## DATA
— Begin —
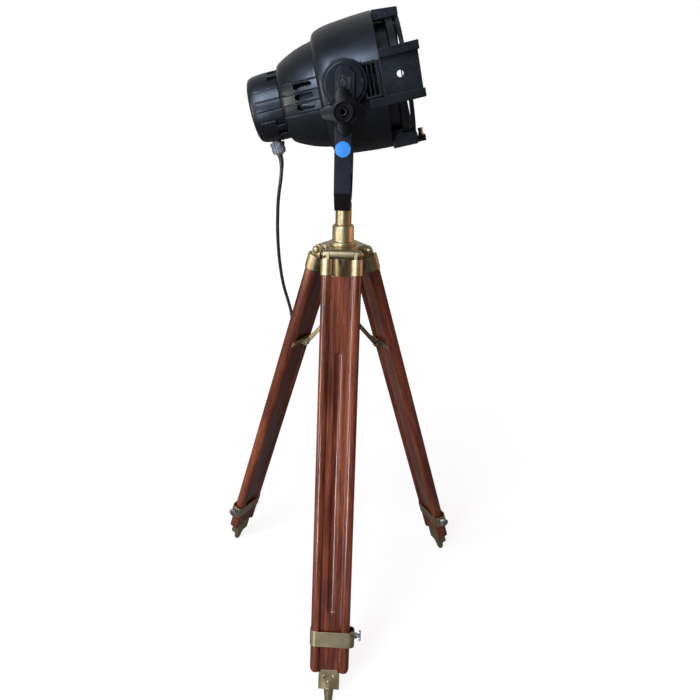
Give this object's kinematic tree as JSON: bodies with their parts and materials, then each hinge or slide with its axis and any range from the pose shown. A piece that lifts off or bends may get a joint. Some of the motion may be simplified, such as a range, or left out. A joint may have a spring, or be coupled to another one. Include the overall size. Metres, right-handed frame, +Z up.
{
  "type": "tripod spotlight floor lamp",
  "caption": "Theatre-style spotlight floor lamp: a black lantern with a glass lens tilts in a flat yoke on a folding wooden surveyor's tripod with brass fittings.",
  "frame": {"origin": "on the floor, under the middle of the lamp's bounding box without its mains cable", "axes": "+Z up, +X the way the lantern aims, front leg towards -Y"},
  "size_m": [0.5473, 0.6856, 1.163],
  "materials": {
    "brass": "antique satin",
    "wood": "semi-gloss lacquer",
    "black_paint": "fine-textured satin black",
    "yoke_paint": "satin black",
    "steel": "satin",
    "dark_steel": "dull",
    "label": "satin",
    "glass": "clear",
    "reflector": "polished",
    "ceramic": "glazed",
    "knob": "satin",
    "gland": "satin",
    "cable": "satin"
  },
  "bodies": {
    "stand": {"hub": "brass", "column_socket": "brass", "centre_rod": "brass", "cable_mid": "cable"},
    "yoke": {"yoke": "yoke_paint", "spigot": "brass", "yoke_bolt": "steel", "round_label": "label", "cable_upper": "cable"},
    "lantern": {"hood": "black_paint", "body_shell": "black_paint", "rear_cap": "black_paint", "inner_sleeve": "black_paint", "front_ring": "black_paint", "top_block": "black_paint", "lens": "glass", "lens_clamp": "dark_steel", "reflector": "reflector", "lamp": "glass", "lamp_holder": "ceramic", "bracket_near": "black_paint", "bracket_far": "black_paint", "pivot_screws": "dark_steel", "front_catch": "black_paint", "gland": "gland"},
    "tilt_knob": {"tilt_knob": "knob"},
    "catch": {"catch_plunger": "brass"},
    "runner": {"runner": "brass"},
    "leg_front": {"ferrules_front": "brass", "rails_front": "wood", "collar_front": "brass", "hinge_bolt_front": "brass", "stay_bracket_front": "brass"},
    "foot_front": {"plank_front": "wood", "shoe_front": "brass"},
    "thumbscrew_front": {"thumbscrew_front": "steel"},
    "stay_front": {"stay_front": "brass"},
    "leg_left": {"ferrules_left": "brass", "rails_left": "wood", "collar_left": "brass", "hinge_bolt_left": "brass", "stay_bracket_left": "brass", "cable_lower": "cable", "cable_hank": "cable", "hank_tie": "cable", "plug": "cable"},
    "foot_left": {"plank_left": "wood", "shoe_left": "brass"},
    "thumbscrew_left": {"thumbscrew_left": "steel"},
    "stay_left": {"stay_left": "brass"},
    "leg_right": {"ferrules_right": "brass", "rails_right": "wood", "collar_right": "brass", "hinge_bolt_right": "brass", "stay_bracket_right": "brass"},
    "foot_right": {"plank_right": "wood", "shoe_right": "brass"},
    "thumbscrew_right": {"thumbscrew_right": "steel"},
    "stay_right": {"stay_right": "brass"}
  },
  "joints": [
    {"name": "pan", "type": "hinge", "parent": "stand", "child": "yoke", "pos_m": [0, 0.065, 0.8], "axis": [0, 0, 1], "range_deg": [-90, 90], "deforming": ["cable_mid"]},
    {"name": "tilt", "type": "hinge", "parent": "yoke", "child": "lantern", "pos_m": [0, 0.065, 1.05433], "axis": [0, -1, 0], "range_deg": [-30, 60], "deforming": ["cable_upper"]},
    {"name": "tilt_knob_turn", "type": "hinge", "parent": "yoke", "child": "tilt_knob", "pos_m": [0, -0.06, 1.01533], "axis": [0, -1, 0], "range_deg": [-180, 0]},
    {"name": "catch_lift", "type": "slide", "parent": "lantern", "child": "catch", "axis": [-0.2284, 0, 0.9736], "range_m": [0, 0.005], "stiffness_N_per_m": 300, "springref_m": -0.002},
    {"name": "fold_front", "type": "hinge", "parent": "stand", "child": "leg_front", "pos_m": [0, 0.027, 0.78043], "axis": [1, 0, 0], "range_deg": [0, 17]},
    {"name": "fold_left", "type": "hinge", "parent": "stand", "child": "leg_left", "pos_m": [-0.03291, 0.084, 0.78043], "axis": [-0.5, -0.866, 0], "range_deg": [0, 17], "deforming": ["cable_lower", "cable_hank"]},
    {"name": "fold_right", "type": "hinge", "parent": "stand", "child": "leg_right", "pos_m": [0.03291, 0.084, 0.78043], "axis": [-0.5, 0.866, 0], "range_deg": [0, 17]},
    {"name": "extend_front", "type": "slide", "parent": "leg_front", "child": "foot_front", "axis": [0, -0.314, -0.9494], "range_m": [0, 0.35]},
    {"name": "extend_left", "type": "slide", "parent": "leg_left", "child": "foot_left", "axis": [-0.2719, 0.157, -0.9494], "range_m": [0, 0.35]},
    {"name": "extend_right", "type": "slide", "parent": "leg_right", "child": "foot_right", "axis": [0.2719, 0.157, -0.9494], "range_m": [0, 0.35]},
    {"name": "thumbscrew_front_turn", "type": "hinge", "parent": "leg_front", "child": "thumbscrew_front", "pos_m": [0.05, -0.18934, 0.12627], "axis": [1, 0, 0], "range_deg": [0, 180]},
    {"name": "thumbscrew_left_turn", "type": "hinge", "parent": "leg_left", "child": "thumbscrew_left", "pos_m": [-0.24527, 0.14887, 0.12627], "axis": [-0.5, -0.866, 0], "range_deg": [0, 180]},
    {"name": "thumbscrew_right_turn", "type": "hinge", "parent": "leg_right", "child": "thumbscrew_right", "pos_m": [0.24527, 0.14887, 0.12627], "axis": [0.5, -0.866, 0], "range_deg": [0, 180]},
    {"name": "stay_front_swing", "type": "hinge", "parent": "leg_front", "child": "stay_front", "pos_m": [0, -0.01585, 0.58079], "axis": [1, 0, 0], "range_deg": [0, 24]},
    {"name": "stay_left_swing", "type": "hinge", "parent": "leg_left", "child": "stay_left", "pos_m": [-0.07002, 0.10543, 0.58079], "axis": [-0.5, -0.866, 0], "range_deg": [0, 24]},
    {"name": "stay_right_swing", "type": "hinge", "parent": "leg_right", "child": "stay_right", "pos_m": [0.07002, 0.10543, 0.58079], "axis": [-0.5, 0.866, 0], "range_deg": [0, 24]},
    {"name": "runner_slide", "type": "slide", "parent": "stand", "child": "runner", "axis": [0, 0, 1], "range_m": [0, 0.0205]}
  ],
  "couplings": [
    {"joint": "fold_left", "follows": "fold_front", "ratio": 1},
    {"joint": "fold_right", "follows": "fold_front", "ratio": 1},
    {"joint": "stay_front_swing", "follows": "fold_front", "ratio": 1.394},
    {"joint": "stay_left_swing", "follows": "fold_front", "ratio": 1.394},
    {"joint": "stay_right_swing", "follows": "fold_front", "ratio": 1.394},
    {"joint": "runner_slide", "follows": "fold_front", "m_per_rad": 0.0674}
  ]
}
— End —
## WORK TO DO
Pick out and copy every line that contains the word "bodies".

## ANSWER TO THIS TASK
Give this object's kinematic tree as JSON: bodies with their parts and materials, then each hinge or slide with its axis and any range from the pose shown. A piece that lifts off or bends may get a joint. Some of the motion may be simplified, such as a range, or left out. A joint may have a spring, or be coupled to another one. Include the overall size. Metres, right-handed frame, +Z up.
  "bodies": {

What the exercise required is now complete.